Directions for this task:
Only the lines starting at the one that contains "for node in" and running to the end should be repeated, exactly as written.

========================================================================

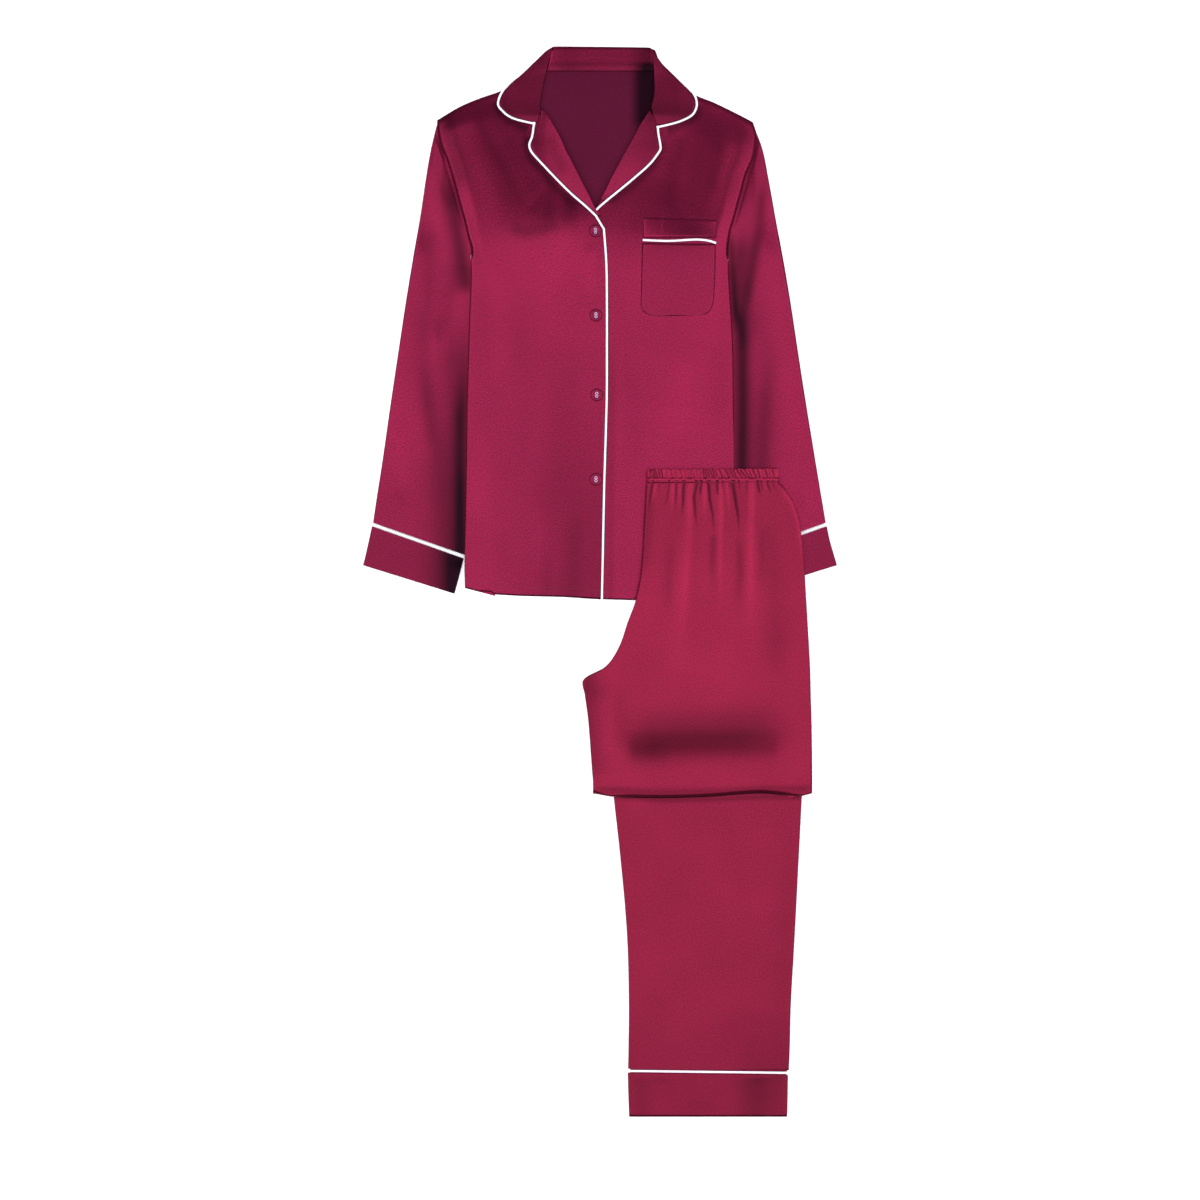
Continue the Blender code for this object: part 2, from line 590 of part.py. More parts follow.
def add_piping(name, points, collection, material):
    """Corded piping along points given in millimetres."""
    curve = bpy.data.curves.new(name, "CURVE")
    curve.dimensions = "3D"
    curve.bevel_depth = PIPING_R * MM
    curve.bevel_resolution = 1
    curve.use_fill_caps = True
    spline = curve.splines.new("POLY")
    spline.points.add(len(points) - 1)
    for target, point in zip(spline.points, points):
        target.co = (*(Vector(point) * MM), 1.0)
    return add_object(name, curve, collection, material)


def beside(points, distance):
    """Plan points moved to the left of their direction by a distance."""
    moved = []
    for i, point in enumerate(points):
        before, after = points[max(i - 1, 0)], points[min(i + 1, len(points) - 1)]
        run = Vector((after[0] - before[0], after[1] - before[1])).normalized()
        moved.append((point[0] - run.y * distance, point[1] + run.x * distance))
    return moved


# ---------------------------------------------------------------------------------------------
# Shirt
# ---------------------------------------------------------------------------------------------

def build_back(collection, satin):
    """Back of the shirt with the sides turned in on it: thin only in the neck opening."""
    shares = across_panel(10, (0.0, 0.035), (0.0, 0.035))
    top_row = BODY[0]
    sections = []
    for number, span in enumerate(BODY):
        inset = SEAM_INSET if number < ARMHOLE_ROWS else SIDE_INSET
        margin = inset / (span.right_x - span.left_x)
        section = []
        for share in shares:
            x, y = span_point(span, margin + (1.0 - 2.0 * margin) * share)
            if number == len(BODY) - 1:
                y = read(HEM, x) + HEM_RISE
            chord = top_row.left_y + (top_row.right_y - top_row.left_y) * share
            y += (read(SHOULDER, x) - chord) * ramp(*SHOULDER_UP, span.left_y)
            section.append((x, y, back_top(x, y), side_rise(x, y)))
        sections.append(section)
    add_stack("shirt_back", sections, collection, satin)


def build_fronts(collection, satin):
    """The two fronts; gives the height of each one's face."""
    under = [Span(*edge, row.right_x, row.right_y) for row, edge in zip(BODY, UNDER_EDGE)]
    over = [Span(row.left_x, row.left_y, *edge) for row, edge in zip(BODY, OVER_EDGE)]
    plain = (0.0,)
    on_under = add_panel(
        "front_under", under, under_face, collection, satin, across_panel(9, plain, SIDE_SHARES),
    )
    on_over = add_panel(
        "front_over", over, over_face, collection, satin, across_panel(9, SIDE_SHARES, plain),
    )
    return height_on(on_under, under_face), height_on(on_over, over_face)


def lapel_full(y):
    """Share of a lapel's roll at a height: none at the gorge seam and at its tip."""
    return ramp(LAPEL_TIP_Y, LAPEL_TIP_Y + LAPEL_FADE, y) * ramp(GORGE_Y, GORGE_Y - LAPEL_FADE, y)


def build_lapels(collection, satin, on_under, on_over):
    """Lapels, the facings that the fronts turn out below the collar."""
    shares = across_panel(4, (0.0,), (0.0,))
    for name, spans, front in (
        ("lapel_over", LAPEL_OVER, on_over), ("lapel_under", LAPEL_UNDER, on_under),
    ):
        def face(x, y, spans=spans, front=front):
            left, right = edge_x(spans, y)
            share = (x - left if x < 0.0 else right - x) / (right - left)
            return front(x, y) + ON_PANEL + CLOTH + LAPEL_ROLL * ease(share) * lapel_full(y)

        add_panel(name, spans, face, collection, satin, shares)


def build_collar(collection, satin, on_under, on_over):
    """Collar: a leaf on each shoulder and the stand between them."""
    shares = across_panel(5, (0.0,), (0.0,))
    for name, spans, front in (
        ("collar_leaf_left", COLLAR_LEFT, on_over), ("collar_leaf_right", COLLAR_RIGHT, on_under),
    ):
        def face(x, y, front=front):
            fuller = COLLAR_ROLL * ramp(*COLLAR_FULLER, abs(x))
            return front(x, y) + ON_PANEL + CLOTH + fuller

        add_panel(name, spans, face, collection, satin, shares)
    sections = stack_sections(
        COLLAR_BACK, across_panel(8, (0.0,), (0.0,)), 0.0, collar_back_face, lambda x, y: 0.0,
    )
    add_stack("collar_back", sections, collection, satin)


def build_pocket(collection, satin, piping, on_under):
    """Breast pocket, its band and the piping between them."""
    def on_front(x, y):
        return on_under(x, y) + ON_PANEL + CLOTH

    shares = across_panel(10, (0.0,), (0.0,))
    add_panel("pocket", POCKET, on_front, collection, satin, shares)
    add_panel("pocket_band", POCKET_BAND, on_front, collection, satin, shares)
    line = (
        (52.8, 420.1), (64, 420.6), (78, 420.8), (95, 420.4), (112, 420), (126, 419.8),
        (136, 419.6), (142.6, 419.4),
    )
    points = [(x, y, on_under(x, y) + PIPING_LIFT + PIPING_R) for x, y in line]
    add_piping("piping_pocket", points, collection, piping)


def build_body_piping(collection, piping, on_under, on_over):
    """Piping on the collar, the lapels and the lapping front's edge."""
    height = ON_PANEL + PIPING_R
    side = PIPING_R + GAP
    lines = (
        ("collar_left", [(s.left_x, s.left_y) for s in COLLAR_LEFT[3:]], -side, on_over),
        ("collar_right", [(s.right_x, s.right_y) for s in COLLAR_RIGHT[3:]], side, on_under),
        ("lapel_under", [(s.right_x, s.right_y) for s in LAPEL_UNDER[2:]], side, on_under),
    )
    for name, edge, distance, front in lines:
        points = [(x, y, front(x, y) + height) for x, y in beside(edge, distance)]
        add_piping(f"piping_{name}", points, collection, piping)

    lapel = beside([(s.left_x, s.left_y) for s in LAPEL_OVER[2:]], -side)
    points = [(x, y, on_over(x, y) + height) for x, y in lapel]
    for x, y in beside(OVER_EDGE[ARMHOLE_ROWS:], side):
        lift = PIPING_BESIDE + (height - PIPING_BESIDE) * ramp(*EDGE_LIFT, y)
        points.append((x, y, over_face(x, y) + lift))
    add_piping("piping_front", points, collection, piping)


def sleeve_rows(spans, from_seam):
    """Rings round a flattened sleeve: its face, its inner fold and its underside."""
    first = spans[0]
    side = -1.0 if first.left_x < 0.0 else 1.0
    seam = [(row.left_x, row.left_y) if side < 0.0 else (row.right_x, row.right_y)
            for row in BODY[:ARMHOLE_ROWS]]
    shares = [(y - seam[0][1]) / (seam[-1][1] - seam[0][1]) for _, y in seam]
    bows = [
        x + side * SEAM_GAP - span_point(first, share)[0] if from_seam else 0.0
        for share, (x, _) in zip(shares, seam)
    ]
    rows = []
    for number, span in enumerate(spans):
        length = math.hypot(span.right_x - span.left_x, span.right_y - span.left_y)
        face = []
        for share, bow in zip(shares, bows):
            x, y = span_point(span, share)
            x += bow * SEAM_BOW.get(number, 0.0)
            face.append((x, y, sleeve_face(x, y, share * length)))
        low = [(x, y, 0.0) for x, y, _ in face]
        low[0] = (low[0][0] - side * FOLD_TUCK, low[0][1], 0.0)
        low[-1] = (low[-1][0] + side * FOLD_TUCK, low[-1][1], 0.0)
        ring = face + low[::-1]
        rows.append(ring if side < 0.0 else ring[::-1])
    return rows


def build_sleeves(collection, satin, piping):
    """Sleeves, cuffs and the piping in each cuff seam."""
    for side, sleeve, cuff in (("left", SLEEVE_LEFT, CUFF_LEFT), ("right", SLEEVE_RIGHT, CUFF_RIGHT)):
        add_wall(f"sleeve_{side}", sleeve_rows(sleeve, True), collection, satin, closed=True)
        add_wall(f"cuff_{side}", sleeve_rows(cuff, False), collection, satin, closed=True)
        seam = middle_span(sleeve[-1], cuff[0])
        length = math.hypot(seam.right_x - seam.left_x, seam.right_y - seam.left_y)
        points = []
        for k in range(13):
            share = k / 12.0
            x, y = span_point(seam, share)
            points.append((x, y, sleeve_face(x, y, share * length) - CLOTH / 2.0))
        add_piping(f"piping_cuff_{side}", points, collection, piping)


def build_buttons(collection, plastic, on_over):
    """Four turned buttons on the lapping front."""
    profile = (
        (0.0, 0.62), (0.52, 0.66), (0.74, 1.0), (0.93, 0.86), (1.0, 0.45), (0.82, 0.0), (0.0, 0.0),
    )
    for number, (x, y) in enumerate(BUTTONS, start=1):
        mesh = bpy.data.meshes.new(f"button_{number}")
        bm = bmesh.new()
        verts = [
            bm.verts.new(Vector((out * BUTTON_R, 0.0, up * BUTTON_H)) * MM) for out, up in profile
        ]
        for start, end in zip(verts, verts[1:]):
            bm.edges.new((start, end))
        bm.to_mesh(mesh)
        bm.free()
        obj = add_object(f"button_{number}", mesh, collection, plastic)
        obj.location = Vector((x, y, on_over(x, y) + ON_PANEL)) * MM
        screw = obj.modifiers.new("turn", "SCREW")
        screw.steps = 20
        screw.render_steps = 20
        screw.use_merge_vertices = True
        screw.merge_threshold = 0.00001
        screw.use_smooth_shade = True


# ---------------------------------------------------------------------------------------------
# Trousers
# ---------------------------------------------------------------------------------------------

def gather_columns():
    """Shares across the waist with the gather on each: a ridge, then the valley after it."""
    waist = LEG_UPPER[0]
    width = waist.right_x - waist.left_x
    columns = [(0.0, None), (0.02, None)]
    for number, (x, _, _) in enumerate(GATHERS):
        columns.append(((x - waist.left_x) / width, number))
        if number + 1 < len(GATHERS):
            after = GATHERS[number + 1][0]
            columns.append((((x + after) / 2.0 - waist.left_x) / width, None))
    return [*columns, (0.98, None), (1.0, None)]


def gather_height(number, y):
    """Height of one gather's ridge at a place down the leg."""
    if number is None:
        return 0.0
    _, height, end_y = GATHERS[number]
    return height * ramp(end_y - GATHER_FADE, GATHER_TOP, y)


def fold_section(x):
    """Middle height, radius and middle y of the trousers' fold at one x."""
    end = read(FOLD_EDGE, x)
    place = end + FOLD_PROBE
    top, low = upper_leg_base(x, place), trouser_under(x, place) + FOLD_LIFT
    radius = (top - low) / 2.0
    return (top + low) / 2.0, radius, end + radius


def build_upper_leg(collection, satin):
    """Waistband, outer layer of the upper leg with its fold, and the layers inside it."""
    columns = gather_columns()
    rows = []
    for span in WAISTBAND:
        row = []
        for share, number in columns:
            x, y = span_point(span, share)
            puff = PUFF * abs(math.sin(math.pi * (y - WAIST_Y) / PUFF_LENGTH))
            ridge = RIDGE_SHARE * gather_height(number, WAIST_Y)
            row.append((x, y, upper_leg_base(x, WAIST_Y) + puff + ridge))
        rows.append(row)
    add_wall("waistband", rows, collection, satin)

    rows = []
    for span in LEG_UPPER:
        row = []
        for share, number in columns:
            x, y = span_point(span, share)
            row.append((x, y, upper_leg_base(x, y) + gather_height(number, y)))
        rows.append(row)
    for degrees in FOLD_TURNS:
        turn = math.radians(degrees)
        row = []
        for share, _ in columns:
            x, _ = span_point(LEG_UPPER[-1], share)
            z, radius, y = fold_section(x)
            row.append((x, y - radius * math.sin(turn), z + radius * math.cos(turn)))
        rows.append(row)
    add_wall("leg_upper", rows, collection, satin)

    def hidden_top(x, y):
        return upper_leg_base(x, min(y, WAIST_Y)) - CORE_DROP

    shares = across_panel(9)
    top_edge = WAISTBAND[0]._replace(left_y=CORE_TOP, right_y=CORE_TOP)
    sections = stack_sections(
        (top_edge, *LEG_UPPER[:-1]), shares, CORE_INSET, hidden_top, trouser_under,
    )
    last = LEG_UPPER[-1]
    margin = CORE_INSET / (last.right_x - last.left_x)
    for reach in CORE_REACH:
        section = []
        for share in shares:
            x, _ = span_point(last, margin + (1.0 - 2.0 * margin) * share)
            z, radius, y = fold_section(x)
            inner = radius - CORE_DROP - FOLD_CLEAR
            half = inner * math.sqrt(1.0 - reach * reach)
            section.append((x, y - inner * reach, z + half, z - half))
        sections.append(section)
    add_stack("trouser_core_upper", sections, collection, satin)


def build_lower_leg(collection, satin, piping):
    """Outer layer of the lower leg, its hem cuff and piping, and the layers inside it."""
    shares = across_panel(8)
    add_panel("leg_lower", LEG_LOWER, lower_leg_face, collection, satin, shares)
    add_panel("hem_cuff", HEM_CUFF, lower_leg_face, collection, satin, shares)
    sections = stack_sections(
        LEG_LOWER + HEM_CUFF, across_panel(6), CORE_INSET,
        lambda x, y: lower_leg_face(x, y) - CORE_DROP, lambda x, y: 0.0,
    )
    add_stack("trouser_core_lower", sections, collection, satin)
    seam = middle_span(LEG_LOWER[-1], HEM_CUFF[0])
    points = [span_point(seam, k / 16.0) for k in range(17)]
    points = [(x, y, lower_leg_face(x, y) + HEM_CORD) for x, y in points]
    add_piping("piping_hem", points, collection, piping)


def main():
    """Build the set."""
    clear_scene()
    collection = bpy.data.collections.new("pyjama_set")
    bpy.context.scene.collection.children.link(collection)
    satin = make_material("wine_satin", (0.33, 0.018, 0.075), 0.38)
    piping = make_material("white_piping", (0.86, 0.84, 0.87), 0.55)
    plastic = make_material("wine_button", (0.20, 0.015, 0.05), 0.25)

    build_back(collection, satin)
    on_under, on_over = build_fronts(collection, satin)
    build_lapels(collection, satin, on_under, on_over)
    build_collar(collection, satin, on_under, on_over)
    build_pocket(collection, satin, piping, on_under)
    build_body_piping(collection, piping, on_under, on_over)
    build_sleeves(collection, satin, piping)
    build_buttons(collection, plastic, on_over)
    build_upper_leg(collection, satin)
    build_lower_leg(collection, satin, piping)


main()
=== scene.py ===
"""Satin pyjama set laid flat on a pale surface: a long-sleeved shirt and folded trousers.

Sizes are in millimetres unless a name says otherwise, along the frame's axes: +X to the side
where the trousers lie, +Y from the trouser hem to the collar, +Z up out of the fronts. Left and
right are the viewer's, looking down. Each cloth piece is a thin shell on the form of its solid in
the frame, worked out from a table of sections over one shared height of the lay, with its creases
laid on that height.
"""
import logging
import math
from dataclasses import dataclass, field
from enum import Enum
from typing import Callable, NamedTuple, Sequence

import bpy
import numpy as np
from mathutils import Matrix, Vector


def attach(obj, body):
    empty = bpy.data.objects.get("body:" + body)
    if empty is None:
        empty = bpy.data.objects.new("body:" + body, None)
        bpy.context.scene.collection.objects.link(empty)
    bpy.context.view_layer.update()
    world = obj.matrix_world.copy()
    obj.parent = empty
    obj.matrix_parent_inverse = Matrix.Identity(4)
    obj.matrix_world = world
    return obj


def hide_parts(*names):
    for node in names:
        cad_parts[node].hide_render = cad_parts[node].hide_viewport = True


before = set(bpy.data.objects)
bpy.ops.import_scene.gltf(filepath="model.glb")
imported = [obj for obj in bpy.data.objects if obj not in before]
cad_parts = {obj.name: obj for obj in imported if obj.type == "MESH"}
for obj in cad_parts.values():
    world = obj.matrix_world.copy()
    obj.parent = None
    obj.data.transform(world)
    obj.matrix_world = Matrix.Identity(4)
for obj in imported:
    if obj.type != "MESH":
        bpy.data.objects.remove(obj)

log = logging.getLogger("pyjama_set")

Array = np.ndarray
Height = Callable[[Array, Array], Array]
Piece = bpy.types.Object
Material = bpy.types.Material
Color = tuple[float, float, float]
Rows = tuple[tuple[float, ...], ...]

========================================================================

Exercise solution:
    for node in names:
        cad_parts[node].hide_render = cad_parts[node].hide_viewport = True


before = set(bpy.data.objects)
bpy.ops.import_scene.gltf(filepath="model.glb")
imported = [obj for obj in bpy.data.objects if obj not in before]
cad_parts = {obj.name: obj for obj in imported if obj.type == "MESH"}
for obj in cad_parts.values():
    world = obj.matrix_world.copy()
    obj.parent = None
    obj.data.transform(world)
    obj.matrix_world = Matrix.Identity(4)
for obj in imported:
    if obj.type != "MESH":
        bpy.data.objects.remove(obj)

log = logging.getLogger("pyjama_set")

Array = np.ndarray
Height = Callable[[Array, Array], Array]
Piece = bpy.types.Object
Material = bpy.types.Material
Color = tuple[float, float, float]
Rows = tuple[tuple[float, ...], ...]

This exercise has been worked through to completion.